Written request:
Every record below should be printed exactly as it appears.

---------- Data excerpts ----------

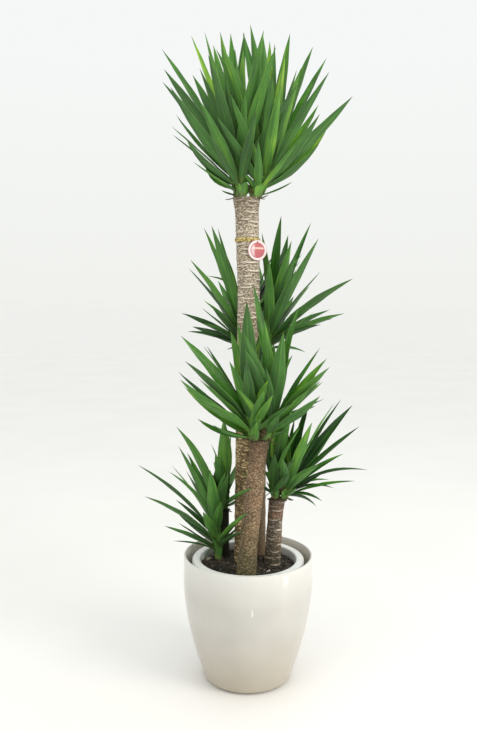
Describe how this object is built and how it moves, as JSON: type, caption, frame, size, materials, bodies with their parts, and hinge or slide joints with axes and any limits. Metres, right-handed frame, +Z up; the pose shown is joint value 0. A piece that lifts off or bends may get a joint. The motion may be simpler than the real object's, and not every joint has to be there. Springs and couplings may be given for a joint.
{
  "type": "potted yucca",
  "caption": "Tall potted yucca: bare sawn canes topped by rosettes of long, narrow, pointed leaves, in soil in a grow pot, inside a round glossy planter.",
  "frame": {"origin": "middle of the planter's foot, on the floor", "axes": "+Z up; the plant's front faces -Y"},
  "size_m": [0.6201, 0.484, 1.769],
  "materials": {
    "planter_gloss": "glossy, moulded",
    "liner_plastic": "satin, moulded",
    "potting_mix": "loose peat and bark, damp",
    "cane_bark": "dry bark with leaf scars",
    "yucca_leaf": "live leaf, satin",
    "raffia": "dry raffia band",
    "tag_card": "printed card"
  },
  "bodies": {
    "root": {"planter": "planter_gloss", "liner": "liner_plastic", "soil": "potting_mix", "cane_tall": "cane_bark", "cane_back": "cane_bark", "cane_front": "cane_bark", "cane_right": "cane_bark", "cane_left": "cane_bark", "shoot_top_left": "yucca_leaf", "shoot_top_right": "yucca_leaf", "shoot_back_left": "yucca_leaf", "shoot_back_right": "yucca_leaf", "shoot_front_left": "yucca_leaf", "shoot_front_right": "yucca_leaf", "shoot_right_inner": "yucca_leaf", "shoot_right_outer": "yucca_leaf", "shoot_left_high": "yucca_leaf", "shoot_left_low": "yucca_leaf", "tie": "raffia", "tag": "tag_card"}
  },
  "joints": []
}
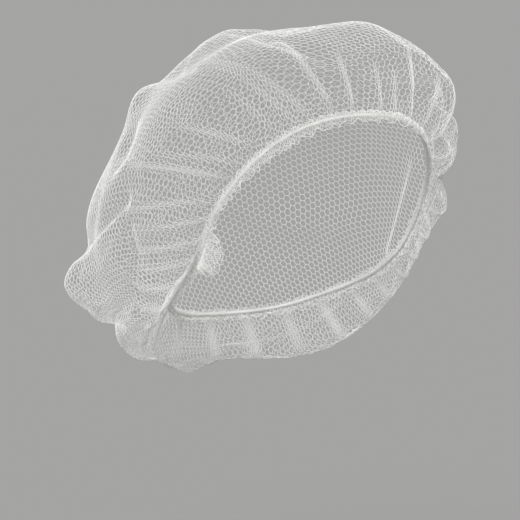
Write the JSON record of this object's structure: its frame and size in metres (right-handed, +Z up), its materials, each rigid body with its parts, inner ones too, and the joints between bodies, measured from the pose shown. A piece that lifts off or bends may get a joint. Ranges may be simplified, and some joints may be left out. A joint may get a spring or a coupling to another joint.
{
  "type": "bouffant hairnet",
  "caption": "Puffed cap of fine hexagonal net in its worn shape, with a gathered elastic hem and a narrow frill, open below for the head.",
  "frame": {"origin": "the crown point of the hollow, where the net bears on the top of a wearer's head", "axes": "+Z up, -Y towards the forehead, -X towards the wearer's right"},
  "size_m": [0.2058, 0.2187, 0.2033],
  "materials": {
    "net": "white nylon hexagonal net, slightly glossy thread",
    "elastic": "white elastic overlocked with nylon thread, matte"
  },
  "bodies": {
    "root": {"crown_net": "net", "elastic_band": "elastic", "hem_frill": "net"}
  },
  "joints": []
}
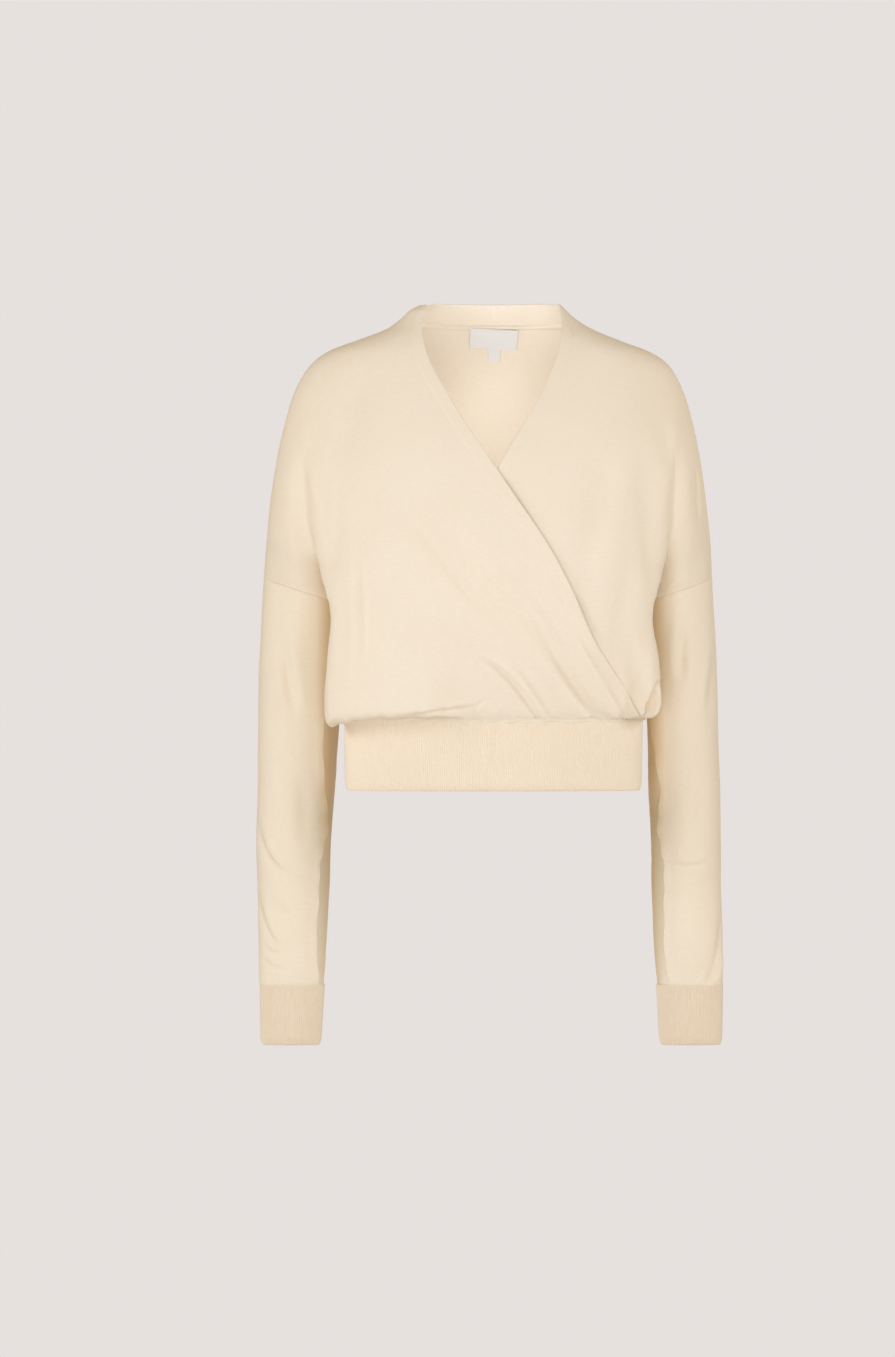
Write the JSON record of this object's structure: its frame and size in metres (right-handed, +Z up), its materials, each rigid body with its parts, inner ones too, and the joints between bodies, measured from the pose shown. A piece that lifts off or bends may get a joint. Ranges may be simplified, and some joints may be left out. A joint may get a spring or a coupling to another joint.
{
  "type": "wrap top",
  "caption": "Long-sleeved knitted wrap top: crossed fronts, dropped shoulders, back neckband, ribbed waistband and cuffs, filled out as if worn.",
  "frame": {"origin": "centre of the neck opening, level with the top edge of the back neckband, where a wearer's neck and shoulders hold the top up", "axes": "+Z up along the body, -Y out of the front, +X towards the wearer's left sleeve"},
  "size_m": [0.5017, 0.2309, 0.794],
  "materials": {
    "body_knit": "fine plain knit, matt, cream",
    "sleeve_knit": "fine plain knit, matt, cream",
    "rib_knit": "one by one rib, matt, cream",
    "label_cloth": "satin-woven label tape, white"
  },
  "bodies": {
    "root": {"front_right": "body_knit", "front_left": "body_knit", "back": "body_knit", "neckband_right": "body_knit", "neckband_left": "body_knit", "sleeve_right": "sleeve_knit", "sleeve_left": "sleeve_knit", "waistband": "rib_knit", "cuff_right": "rib_knit", "cuff_left": "rib_knit", "label_main": "label_cloth", "label_size": "label_cloth"}
  },
  "joints": []
}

----------

Answer below:
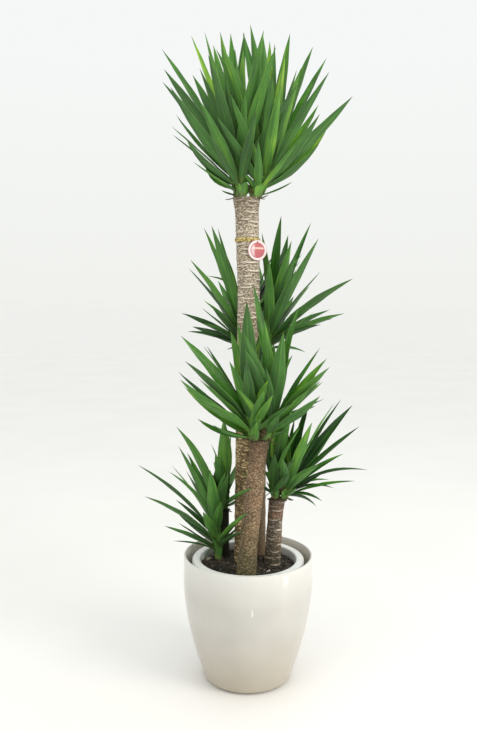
Describe how this object is built and how it moves, as JSON: type, caption, frame, size, materials, bodies with their parts, and hinge or slide joints with axes and any limits. Metres, right-handed frame, +Z up; the pose shown is joint value 0. A piece that lifts off or bends may get a joint. The motion may be simpler than the real object's, and not every joint has to be there. Springs and couplings may be given for a joint.
{
  "type": "potted yucca",
  "caption": "Tall potted yucca: bare sawn canes topped by rosettes of long, narrow, pointed leaves, in soil in a grow pot, inside a round glossy planter.",
  "frame": {"origin": "middle of the planter's foot, on the floor", "axes": "+Z up; the plant's front faces -Y"},
  "size_m": [0.6201, 0.484, 1.769],
  "materials": {
    "planter_gloss": "glossy, moulded",
    "liner_plastic": "satin, moulded",
    "potting_mix": "loose peat and bark, damp",
    "cane_bark": "dry bark with leaf scars",
    "yucca_leaf": "live leaf, satin",
    "raffia": "dry raffia band",
    "tag_card": "printed card"
  },
  "bodies": {
    "root": {"planter": "planter_gloss", "liner": "liner_plastic", "soil": "potting_mix", "cane_tall": "cane_bark", "cane_back": "cane_bark", "cane_front": "cane_bark", "cane_right": "cane_bark", "cane_left": "cane_bark", "shoot_top_left": "yucca_leaf", "shoot_top_right": "yucca_leaf", "shoot_back_left": "yucca_leaf", "shoot_back_right": "yucca_leaf", "shoot_front_left": "yucca_leaf", "shoot_front_right": "yucca_leaf", "shoot_right_inner": "yucca_leaf", "shoot_right_outer": "yucca_leaf", "shoot_left_high": "yucca_leaf", "shoot_left_low": "yucca_leaf", "tie": "raffia", "tag": "tag_card"}
  },
  "joints": []
}
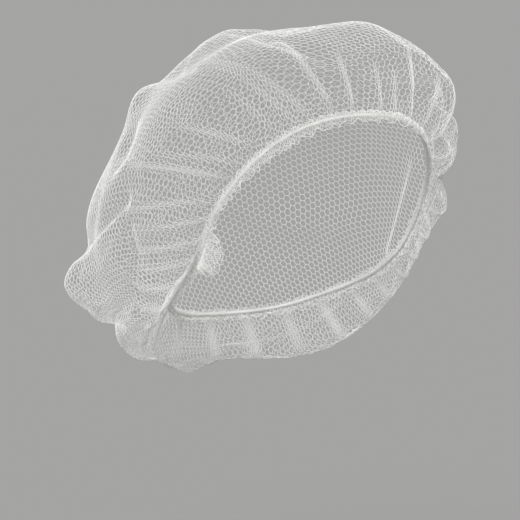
Write the JSON record of this object's structure: its frame and size in metres (right-handed, +Z up), its materials, each rigid body with its parts, inner ones too, and the joints between bodies, measured from the pose shown. A piece that lifts off or bends may get a joint. Ranges may be simplified, and some joints may be left out. A joint may get a spring or a coupling to another joint.
{
  "type": "bouffant hairnet",
  "caption": "Puffed cap of fine hexagonal net in its worn shape, with a gathered elastic hem and a narrow frill, open below for the head.",
  "frame": {"origin": "the crown point of the hollow, where the net bears on the top of a wearer's head", "axes": "+Z up, -Y towards the forehead, -X towards the wearer's right"},
  "size_m": [0.2058, 0.2187, 0.2033],
  "materials": {
    "net": "white nylon hexagonal net, slightly glossy thread",
    "elastic": "white elastic overlocked with nylon thread, matte"
  },
  "bodies": {
    "root": {"crown_net": "net", "elastic_band": "elastic", "hem_frill": "net"}
  },
  "joints": []
}
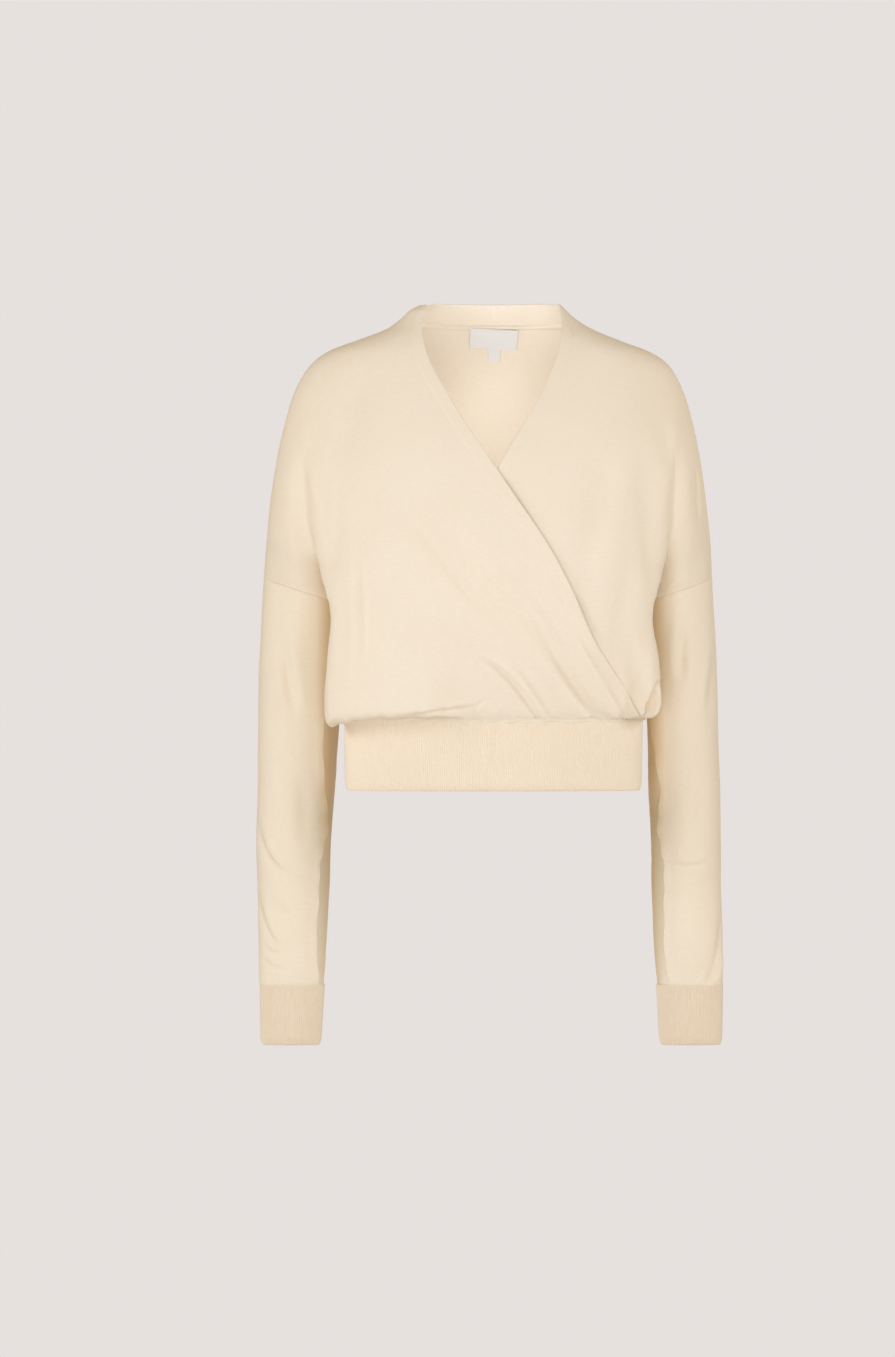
Write the JSON record of this object's structure: its frame and size in metres (right-handed, +Z up), its materials, each rigid body with its parts, inner ones too, and the joints between bodies, measured from the pose shown. A piece that lifts off or bends may get a joint. Ranges may be simplified, and some joints may be left out. A joint may get a spring or a coupling to another joint.
{
  "type": "wrap top",
  "caption": "Long-sleeved knitted wrap top: crossed fronts, dropped shoulders, back neckband, ribbed waistband and cuffs, filled out as if worn.",
  "frame": {"origin": "centre of the neck opening, level with the top edge of the back neckband, where a wearer's neck and shoulders hold the top up", "axes": "+Z up along the body, -Y out of the front, +X towards the wearer's left sleeve"},
  "size_m": [0.5017, 0.2309, 0.794],
  "materials": {
    "body_knit": "fine plain knit, matt, cream",
    "sleeve_knit": "fine plain knit, matt, cream",
    "rib_knit": "one by one rib, matt, cream",
    "label_cloth": "satin-woven label tape, white"
  },
  "bodies": {
    "root": {"front_right": "body_knit", "front_left": "body_knit", "back": "body_knit", "neckband_right": "body_knit", "neckband_left": "body_knit", "sleeve_right": "sleeve_knit", "sleeve_left": "sleeve_knit", "waistband": "rib_knit", "cuff_right": "rib_knit", "cuff_left": "rib_knit", "label_main": "label_cloth", "label_size": "label_cloth"}
  },
  "joints": []
}